# Cutting 24" porcelain tiles



## KellyD&B (May 4, 2009)

Hey Guys. I am remodeling a kitchen next week and need to lay 24" porcelain tiles on the floor. I have a small wet saw, nothing that can handle tiles this size. I called around to a few tool rental places and they say they have wet saws that would work up to an 18" tile. Can these saws be used to cut a 24"? Im thinking of using a score and snap tile cutter but would prefer a wet saw. Any suggestions on how else I could cut the tiles?

Thanks.


----------



## Mike Finley (Apr 28, 2004)

Cut part way, turned it around, cut other way. Sucks, but it's been the way of the tile setter with too small of a saw since the cavemen were setting 30" travertine in their caves.

It will get you by if you can't afford or can't find a big enough saw.

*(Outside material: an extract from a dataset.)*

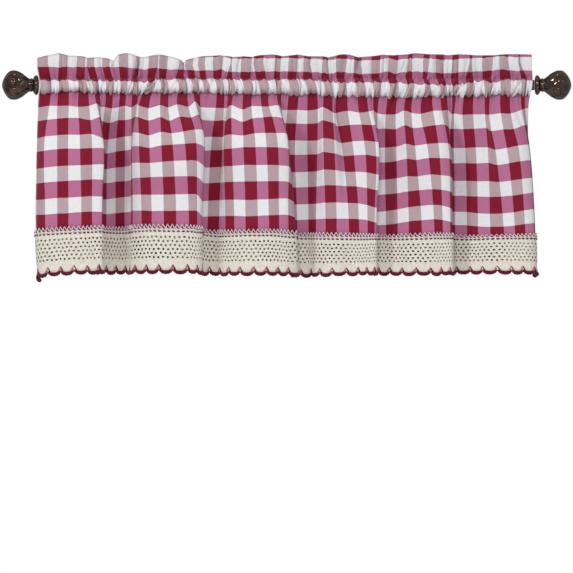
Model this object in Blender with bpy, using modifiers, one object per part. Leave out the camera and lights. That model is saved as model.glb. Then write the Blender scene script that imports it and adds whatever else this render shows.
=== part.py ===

There is always the old lift up the end of the tile to get that last inch of cut at the end trick works sometimes too.


----------



## bwalley (Jan 7, 2009)

You need a rail saw.


----------



## angus242 (Oct 20, 2007)

Felker TM and larger will cut 24". The Dewalt saw will cut 24" too. :whistling


----------



## Bud Cline (Feb 12, 2006)

Four inch grinder with a diamond blade is a helluva lot cheaper if you don't intend to ever do this again.:thumbup:


----------



## R&D Tile (Apr 5, 2005)

For a one time job, what Bud said.

You can score them 1/3 to 1/2 way through, place a nail under each end on the score line, hold tight down on one side while smacking the other with your palm or a rubber mallet, should snap nice, these will give you somewhat of a rough edge, but hopefully all will be covered by moldings.


----------